Como com qualquer política pública, o acerto na fixação de um imposto pode ser avaliado pelas respostas a quatro perguntas básicas: se a medida é consistente com o objetivo a que se propõe; se ela é eficaz; se os danos que ela causa são inferiores aos benefícios que dela se espera, de forma que se obtenha um ganho líquido positivo; e se ela é a melhor alternativa para se atingir esse objetivo.
No caso do IOF sobre a entrada de investimentos estrangeiros de portfólio, o objetivo declarado é impedir a apreciação do real, provocada pelo grande influxo de capitais observado desde o segundo trimestre do ano. Esse movimento resulta de um conjunto de forças: a enorme liquidez provocada pela política monetária dos EUA e da Europa; o deslocamento de parte dos fluxos financeiros antes orientados para os mercados americano, inglês, espanhol e da Europa emergente; e a maior atratividade do Brasil após seu sucesso em superar a crise e voltar a crescer mais cedo e mais rápido que a maioria dos outros países. O IOF cambial faz com que seja menos rentável investir no Brasil, reduzindo a oferta de divisas e dessa forma atenuando a apreciação cambial.
Será o IOF cambial eficaz em impedir que o real se valorize? A resposta, neste caso, parece ser não. A experiência mostra que o mercado em geral encontra formas de realizar as mesmas operações sem incidência de imposto, aproveitando brechas nas regras. Por exemplo, as empresas podem captar recursos externos no mercado internacional e internalizá-los na forma de investimento direto, sem pagar IOF. Ganham com isso os bancos de investimento, que se especializam em arquitetar esse tipo de solução; perdem os investidores, que têm de pagar comissões por esses serviços.
A principal consequência negativa do IOF cambial é a alta no custo de financiamento. De um lado, isso se dará pela elevação da taxa de juros, inclusive a incidente sobre a dívida pública, o que comprometerá parte dos R$ 4 bilhões que se espera arrecadar anualmente com o novo IOF. De outro, pelo enfraquecimento do mercado de capitais doméstico, com mais empresas listando suas ações em bolsas estrangeiras, que deverão absorver parte da liquidez da Bovespa. As pequenas empresas, que não têm essa alternativa, serão especialmente penalizadas. A possibilidade de que novas medidas sejam adotadas caso o real continue se apreciando irá se refletir em um prêmio de risco no custo de capital das empresas. Tudo isso impactará negativamente o investimento produtivo.
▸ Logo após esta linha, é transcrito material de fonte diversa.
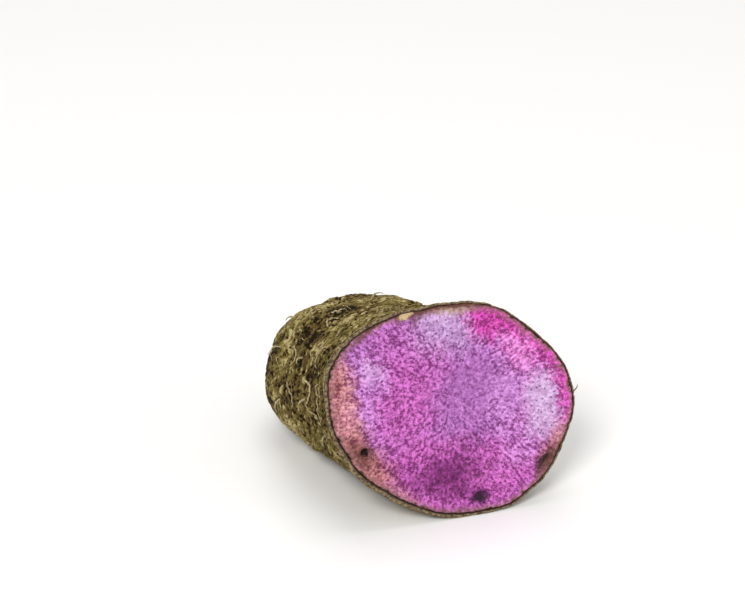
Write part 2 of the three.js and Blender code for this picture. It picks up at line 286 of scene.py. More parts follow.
class YamFleshSettings(bpy.types.PropertyGroup):
    mesh_edge: length_property("Mesh edge", "Length of the triangles of the cut", 0.0004)
    grain_height: length_property("Grain height", "Height of the grains of the cut", 0.00009)
    purple: colour_property("Purple", "Flesh in the middle", "#A865AE")
    orchid: colour_property("Orchid", "Paler flesh round the middle", "#C885CE")
    lavender: colour_property("Lavender", "Bluish flesh near the top", "#BA93C7")
    pale_lilac: colour_property("Pale lilac", "Palest flesh", "#CDA7D5")
    pink: colour_property("Pink", "Flesh beside the hottest colour", "#E585D2")
    magenta: colour_property("Magenta", "Strong flesh at the left and the bottom", "#B855A8")
    hot_magenta: colour_property("Hot magenta", "Flesh under the skin at the upper right", "#C03A9B")
    deep_purple: colour_property("Deep purple", "Darkest flesh", "#732667")
    salmon: colour_property("Salmon", "Flesh that has dried to a brownish pink", "#CA868E")
    rust: colour_property("Rust", "Flesh that has dried further", "#945850")
    bruise: colour_property("Bruise", "Browned flesh", "#5E382D")
    cream: colour_property("Cream", "Small starchy spot", "#CFB488")
    spot: colour_property("Spot", "Small dark spot", "#3E0F3C")
    # Painted shade: the near-black colour painted inside the small holes.
    painted_hole_shade: colour_property("Hole", "Inside of the small hole", "#1E0F0C")


class YamRootletSettings(bpy.types.PropertyGroup):
    count: IntProperty(
        name="Fine rootlets", description="Number of thread-like rootlets", default=44, min=0, max=400)
    root_radius: length_property("Root radius", "Radius of a short root where it leaves the skin", 0.0006)
    thread_radius: length_property("Thread radius", "Radius of a fine rootlet at its foot", 0.00024)
    dry_root: colour_property("Dry root", "Colour of the dried roots", "#CDBB94")


class YamStageSettings(bpy.types.PropertyGroup):
    floor: colour_property("Floor", "Colour of the floor", "#F4F3F1")
    key_power: FloatProperty(
        name="Key light", description="Power of the main soft light", default=28, min=0, unit="POWER")
    fill_power: FloatProperty(
        name="Fill light", description="Power of the light at the right", default=7, min=0, unit="POWER")
    top_power: FloatProperty(
        name="Top light", description="Power of the light overhead", default=17, min=0, unit="POWER")
    sky_strength: FloatProperty(
        name="Room light", description="Strength of the light from all round", default=0.48, min=0)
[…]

Há melhores opções para se impedir a apreciação do real? Sim e não. Uma alternativa, por exemplo, é adotar uma política fiscal mais conservadora, e anticíclica, o que geraria um excedente com que se poderia comprar mais divisas e permitiria ao Banco Central praticar juros mais baixos, diminuindo o custo fiscal de carregamento das reservas internacionais. Da mesma forma, pode-se avançar com a flexibilização dos controles cambiais e tornar mais fácil para pessoas, físicas e jurídicas, aqui domiciliadas, investir no exterior, o que geraria uma demanda compensatória por moedas fortes.
Muito provavelmente, porém, essas medidas levariam a melhoras na classificação de risco soberano e seriam vistas como avanços na situação do país, o que atrairia mais capitais estrangeiros, fortalecendo o real. Não há saídas fáceis para esse dilema. Por isso, o país precisa se preparar para conviver, por pelo menos alguns anos, com uma moeda mais apreciada.
Há pelo menos três tipos de coisas a fazer. Primeiro, impedir a excessiva alavancagem e a superexposição ao risco cambial por parte de bancos e empresas sistemicamente importantes. Isso passa por maiores exigências de transparência e, no caso dos bancos, limites regulatórios estreitos. Segundo, garantir que a poupança externa que o país vai absorver seja canalizada para aumentar o investimento, e não o consumo, com o deslocamento da poupança doméstica, como já ocorreu no passado. Terceiro, compensar a perda de competitividade dos produtores domésticos causada pelo real mais valorizado com a redução de custos externos às empresas, notadamente no que tange à oferta de serviços de infraestrutura, à qualificação da mão de obra e ao custo das regulações públicas, itens em que o Brasil aparece particularmente mal nas comparações internacionais.
Fonte: Jornal Correio Braziliense, publicado em 28 de Outubro de 2009.